-
Paste the "confidential" folder into the project directory. Run the bash file organize_dir.sh to organize the confidential folder.
source organize_dir.sh
. -
Setup the project environment using the yml file.
conda env create -f tv_annos.yml
. -
To produce the main result of the paper run tribe_010218.py. tribe_010218.py takes one command line argument; a string specifying a configuration of model design decisions. In lines 460-472 these configurations are detailed:
cfg_dict["cfg1"] = {"MODEL":"evolving", "CONDENSE_REPEAT_VOTES":True, "BRAND_LEVEL":True, "ASYMMETRIC_ACCURACY":False, "HASHTAG_TREATMENT":"oracle", "KEEP_PROLIFIC_CUT":20, "MODEL_DECISION_AS_WORKER":False, "DRAWS":500, "TUNE":1000, "TRACE_NAME":"out/trace_cfg1.pkl"}
cfg_dict["cfg2"] = {"MODEL":"evolving", "CONDENSE_REPEAT_VOTES":True, "BRAND_LEVEL":True, "ASYMMETRIC_ACCURACY":False, "HASHTAG_TREATMENT":"oracle", "KEEP_PROLIFIC_CUT":10, "MODEL_DECISION_AS_WORKER":False, "DRAWS":500, "TUNE":1000, "TRACE_NAME":"out/trace_cfg2.pkl"}
-
The time-variant skill model
cfg3
yielded optimal results (84.0% accuracy on posts where the inferred label of the model and majority voting diverged).

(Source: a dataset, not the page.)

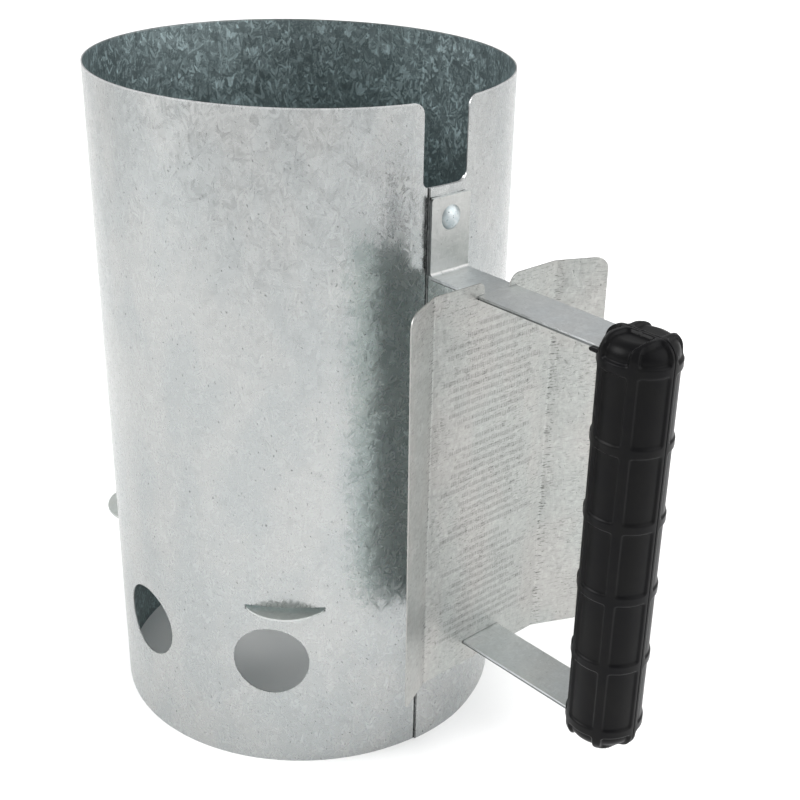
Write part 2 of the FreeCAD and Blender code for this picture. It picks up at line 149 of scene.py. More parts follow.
GRATE_LOOK = {
    "tint": (0.72, 0.76, 0.74),
    "warm_tint": (0.74, 0.77, 0.74),
    "edge_tint": (0.52, 0.54, 0.53),
    "roughness": 0.5,
    "flecks": 0.2,
}

# The wall, in millimetres, and where its outer layer ends, as an azimuth
LAP_DEG = -6.3
WALL_R = 95.0
WALL_TOP = 314.0

SHIELD_FOLD_Y = 35.2  # where the shield's wings begin, on each side, in millimetres

# The faint printed lines on the shield, in millimetres: only dashes, in three blocks
PRINT_TOP = 231.7
PRINT_BLOCKS = 3
PRINT_BLOCK_PITCH = 51.65
PRINT_LINES = 13
PRINT_LINE_PITCH = 3.8
PRINT_HEADING = 9.0  # half the width of a block's first line
PRINT_WIDTHS = (14.0, 30.0)  # half the width of the others
PRINT_BREAKS = ((6.0, 0.08), (1.5, 0.18))  # from one break to the next, and a break's share
PRINT_LIMIT = (0.29, 0.21)  # from a line's middle: where a dash has ended, and where it is full

# The zinc's look, in degrees and in proportions
SHARD_LEAN = 28.0  # how far a crystal's shards lean away from its spine
FLECK_LEAN = 16.0  # how far the flecks lean away from upright
FLECK_STRETCH = 3.2  # how much longer than wide a fleck is
FLECK_WANDER = 1.6  # how unevenly they lie, in millimetres


def clamp(value, low=0.0, high=1.0):
    return max(low, min(high, value))


def smooth(value):
    """0 below 0, 1 above 1, and a smooth S between."""
    value = clamp(value)
    return value * value * (3 - 2 * value)


def soft_least(first, second, width):
    """The smaller of two numbers, rounded off where they are about equal."""
    overlap = max(width - abs(first - second), 0.0) / width
    return min(first, second) - overlap * overlap * width / 4


# ---------------------------------------------------------------- camera, floor and light


def make_camera():
    """A camera looking along its yaw and pitch, turned a little about its own axis."""
    yaw, pitch, roll = (math.radians(a) for a in (CAMERA_YAW, CAMERA_PITCH, CAMERA_ROLL))
    level = math.cos(pitch)
    ahead = Vector((level * math.cos(yaw), level * math.sin(yaw), math.sin(pitch)))
    right = ahead.cross(Vector((0, 0, 1))).normalized()
    up = right.cross(ahead)
    turned_right = right * math.cos(roll) + up * math.sin(roll)
    turned_up = up * math.cos(roll) - right * math.sin(roll)
    turn = Matrix((turned_right, turned_up, -ahead)).transposed().to_4x4()
    data = bpy.data.cameras.new("camera")
    data.lens = CAMERA_LENS
    data.sensor_width = 36.0
    data.shift_x, data.shift_y = CAMERA_SHIFT
    camera = bpy.data.objects.new("camera", data)
    camera.matrix_world = Matrix.Translation(CAMERA_AT) @ turn
    bpy.context.scene.collection.objects.link(camera)
    bpy.context.scene.camera = camera


def make_floor():
    """A wide pale floor."""
    bpy.ops.mesh.primitive_plane_add(size=8.0, location=(0, 0, 0))
    floor = bpy.context.object
    floor.name = "floor"
    material = bpy.data.materials.new("floor_paper")
    material.use_nodes = True
    shader = material.node_tree.nodes["Principled BSDF"]
    shader.inputs["Base Color"].default_value = (0.9, 0.9, 0.9, 1)
    shader.inputs["Roughness"].default_value = 0.9
    shader.inputs["Specular IOR Level"].default_value = 0.1
    floor.data.materials.append(material)


def make_surround():
    """The world: an even pale surround with two soft glows, as from large diffusers."""
    world = bpy.data.worlds.new("studio")
    world.use_nodes = True
    bpy.context.scene.world = world
    tree = world.node_tree
    direction = tree.nodes.new("ShaderNodeTexCoord").outputs["Generated"]
    strength = SURROUND
    for azimuth, elevation, added, end_deg, full_deg in GLOWS:
        level = math.cos(math.radians(elevation))
        turn = math.radians(azimuth)
        rise = math.sin(math.radians(elevation))
        towards = (level * math.cos(turn), level * math.sin(turn), rise)
        nearness = tree.nodes.new("ShaderNodeVectorMath")
        nearness.operation = "DOT_PRODUCT"
        nearness.inputs[1].default_value = towards
        tree.links.new(direction, nearness.inputs[0])
        glow = tree.nodes.new("ShaderNodeMapRange")
        glow.interpolation_type = "SMOOTHSTEP"
        tree.links.new(nearness.outputs["Value"], glow.inputs[0])
        glow.inputs[1].default_value = math.cos(math.radians(end_deg))
        glow.inputs[2].default_value = math.cos(math.radians(full_deg))
        glow.inputs[4].default_value = added
        total = tree.nodes.new("ShaderNodeMath")
        tree.links.new(glow.outputs[0], total.inputs[0])
        if isinstance(strength, float):
            total.inputs[1].default_value = strength
        else:
            tree.links.new(strength, total.inputs[1])
        strength = total.outputs[0]
    tree.links.new(strength, tree.nodes["Background"].inputs["Strength"])
    tree.nodes["Background"].inputs["Color"].default_value = (1, 1, 1, 1)


def make_light():
    """Soft boxes that light the floor but don't show in the metal, and plain tones."""
    for name, (azimuth, distance, height, width, power) in SOFTBOXES.items():
        data = bpy.data.lights.new(name, "AREA")
        data.shape = "SQUARE"
        data.size = width
        data.energy = power
        light = bpy.data.objects.new(name, data)
        turn = math.radians(azimuth)
        light.location = (distance * math.cos(turn), distance * math.sin(turn), height)
        light.visible_camera = False
        light.visible_glossy = False
        bpy.context.scene.collection.objects.link(light)
    bpy.context.scene.view_settings.view_transform = "Standard"


# ---------------------------------------------------------------- short calls for materials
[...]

However, if we assume annotator skill is constant over time,cfg11
yields a cheaper static model alternative with comparable accuracy (83.3%). -
If the trajectory of annotator skill is of interest do
python tribe_010218.py cfg3
. If resources are limited dopython tribe_010218.py cfg11
.
-
For a demo (and explanation) of the model on simulated data see the notebook demo_on_simulated_data.ipynb.
-
For an example of how to munge the pymc3 trace to get at outcomes of interest see results.ipynb.
-
To generalize the code to new brands edit lines 479-493 of tribe_010218.py , which creates a list of paths to brand csvs.
tribe_csvs = [
os.path.join("input","rohan_11977_1513051779.csv"),
os.path.join("input","rohan_13584_1513051779.csv"),
os.path.join("input","rohan_14937_1513051907.csv"),
...
]
- In addition update brand_lkup.py with the new brand id, brand name and hashtags.
- Note that multiprocessing nets very little speedup with MCMC due to the sequential nature of sampling. Do NOT enable GPU utilization (pymc3's GPU utilization is still in development and slows everything down).